— start of MATERIAL —

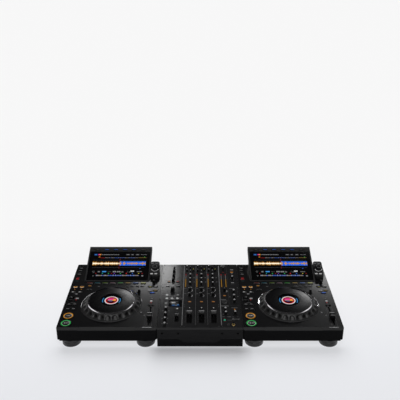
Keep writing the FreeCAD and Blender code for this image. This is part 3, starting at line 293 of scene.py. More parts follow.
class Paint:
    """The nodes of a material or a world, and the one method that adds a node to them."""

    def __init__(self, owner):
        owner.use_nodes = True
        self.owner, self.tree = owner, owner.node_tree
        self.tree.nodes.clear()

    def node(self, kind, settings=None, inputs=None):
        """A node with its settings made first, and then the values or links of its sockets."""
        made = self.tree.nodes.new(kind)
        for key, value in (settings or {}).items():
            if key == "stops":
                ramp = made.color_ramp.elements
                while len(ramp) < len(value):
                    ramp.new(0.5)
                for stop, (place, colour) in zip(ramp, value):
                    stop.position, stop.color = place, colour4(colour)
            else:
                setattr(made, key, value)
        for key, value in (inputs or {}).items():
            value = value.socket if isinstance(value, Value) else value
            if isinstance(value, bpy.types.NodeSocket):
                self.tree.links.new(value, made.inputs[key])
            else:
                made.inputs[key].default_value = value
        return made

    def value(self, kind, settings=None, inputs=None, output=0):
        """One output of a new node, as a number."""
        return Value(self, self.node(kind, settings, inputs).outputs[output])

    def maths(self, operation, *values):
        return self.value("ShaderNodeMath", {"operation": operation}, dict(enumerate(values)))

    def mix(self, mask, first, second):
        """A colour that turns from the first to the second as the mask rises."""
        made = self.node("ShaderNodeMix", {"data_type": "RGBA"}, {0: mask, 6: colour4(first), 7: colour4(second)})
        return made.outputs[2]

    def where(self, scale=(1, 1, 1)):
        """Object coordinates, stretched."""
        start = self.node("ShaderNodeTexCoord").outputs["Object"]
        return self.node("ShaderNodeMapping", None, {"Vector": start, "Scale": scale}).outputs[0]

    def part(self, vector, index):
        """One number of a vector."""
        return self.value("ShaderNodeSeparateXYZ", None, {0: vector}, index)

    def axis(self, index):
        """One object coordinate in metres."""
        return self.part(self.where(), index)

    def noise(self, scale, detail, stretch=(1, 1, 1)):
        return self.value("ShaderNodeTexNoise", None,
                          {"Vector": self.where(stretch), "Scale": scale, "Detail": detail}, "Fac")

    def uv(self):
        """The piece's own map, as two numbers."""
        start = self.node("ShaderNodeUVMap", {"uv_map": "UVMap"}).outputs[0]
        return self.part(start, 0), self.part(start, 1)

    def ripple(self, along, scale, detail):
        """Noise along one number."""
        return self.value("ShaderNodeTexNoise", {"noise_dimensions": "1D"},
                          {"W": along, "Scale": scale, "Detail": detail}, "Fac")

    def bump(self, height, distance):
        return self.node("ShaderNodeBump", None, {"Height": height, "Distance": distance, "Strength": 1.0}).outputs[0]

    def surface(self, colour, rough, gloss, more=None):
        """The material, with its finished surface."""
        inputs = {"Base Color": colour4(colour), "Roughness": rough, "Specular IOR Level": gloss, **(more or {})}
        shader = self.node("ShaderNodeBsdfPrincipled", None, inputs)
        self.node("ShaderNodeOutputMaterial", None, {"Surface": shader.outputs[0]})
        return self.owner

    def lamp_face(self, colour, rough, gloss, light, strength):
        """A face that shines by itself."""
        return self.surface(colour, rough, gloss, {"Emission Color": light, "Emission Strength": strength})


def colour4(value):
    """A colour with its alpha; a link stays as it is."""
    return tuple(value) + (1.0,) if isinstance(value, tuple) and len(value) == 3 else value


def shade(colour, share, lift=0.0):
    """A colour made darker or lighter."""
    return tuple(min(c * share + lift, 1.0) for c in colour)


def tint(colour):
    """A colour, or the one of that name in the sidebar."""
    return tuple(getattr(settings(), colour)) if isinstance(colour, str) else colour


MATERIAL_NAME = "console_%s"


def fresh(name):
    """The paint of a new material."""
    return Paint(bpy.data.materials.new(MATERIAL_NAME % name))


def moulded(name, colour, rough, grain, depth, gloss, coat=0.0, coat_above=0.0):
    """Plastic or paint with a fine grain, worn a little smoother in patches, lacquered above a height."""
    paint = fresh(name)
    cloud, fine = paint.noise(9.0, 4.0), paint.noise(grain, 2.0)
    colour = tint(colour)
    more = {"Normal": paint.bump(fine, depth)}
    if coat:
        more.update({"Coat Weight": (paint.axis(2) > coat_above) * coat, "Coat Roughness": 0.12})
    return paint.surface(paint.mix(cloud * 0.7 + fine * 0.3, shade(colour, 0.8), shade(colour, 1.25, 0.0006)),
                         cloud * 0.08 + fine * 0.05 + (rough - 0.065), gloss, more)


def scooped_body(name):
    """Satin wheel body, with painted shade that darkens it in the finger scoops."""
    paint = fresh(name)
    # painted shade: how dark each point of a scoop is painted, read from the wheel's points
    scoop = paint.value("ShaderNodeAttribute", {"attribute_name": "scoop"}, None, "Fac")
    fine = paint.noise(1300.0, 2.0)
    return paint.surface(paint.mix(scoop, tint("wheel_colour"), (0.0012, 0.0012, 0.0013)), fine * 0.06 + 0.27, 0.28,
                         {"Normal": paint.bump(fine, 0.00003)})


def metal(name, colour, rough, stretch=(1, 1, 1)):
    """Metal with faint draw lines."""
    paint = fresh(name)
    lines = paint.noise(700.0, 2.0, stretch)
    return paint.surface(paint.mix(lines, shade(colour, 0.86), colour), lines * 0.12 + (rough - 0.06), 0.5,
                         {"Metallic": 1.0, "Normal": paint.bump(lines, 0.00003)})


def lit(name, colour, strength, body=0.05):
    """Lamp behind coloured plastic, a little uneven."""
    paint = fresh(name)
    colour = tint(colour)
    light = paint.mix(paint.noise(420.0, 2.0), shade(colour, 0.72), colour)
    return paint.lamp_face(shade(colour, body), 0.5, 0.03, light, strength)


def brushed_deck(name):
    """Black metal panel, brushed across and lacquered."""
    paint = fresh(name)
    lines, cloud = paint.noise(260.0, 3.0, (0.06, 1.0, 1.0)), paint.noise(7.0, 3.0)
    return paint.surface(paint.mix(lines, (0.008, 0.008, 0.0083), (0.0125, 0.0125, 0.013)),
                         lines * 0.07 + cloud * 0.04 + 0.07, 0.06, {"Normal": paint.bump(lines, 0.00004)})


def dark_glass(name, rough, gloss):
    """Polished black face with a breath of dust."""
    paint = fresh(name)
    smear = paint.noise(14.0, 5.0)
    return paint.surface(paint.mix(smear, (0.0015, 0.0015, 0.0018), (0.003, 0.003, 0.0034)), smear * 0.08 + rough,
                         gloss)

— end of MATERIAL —

#### EXERCISE TASK
Reproduce only the lines from the top of the material through the one bearing "self.tree.nodes.clear()", each exactly as it stands.

#### WRITTEN RESPONSE
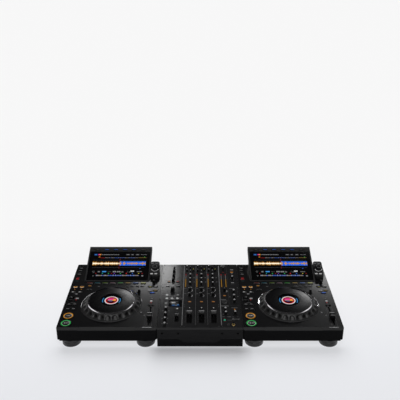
Keep writing the FreeCAD and Blender code for this image. This is part 3, starting at line 293 of scene.py. More parts follow.
class Paint:
    """The nodes of a material or a world, and the one method that adds a node to them."""

    def __init__(self, owner):
        owner.use_nodes = True
        self.owner, self.tree = owner, owner.node_tree
        self.tree.nodes.clear()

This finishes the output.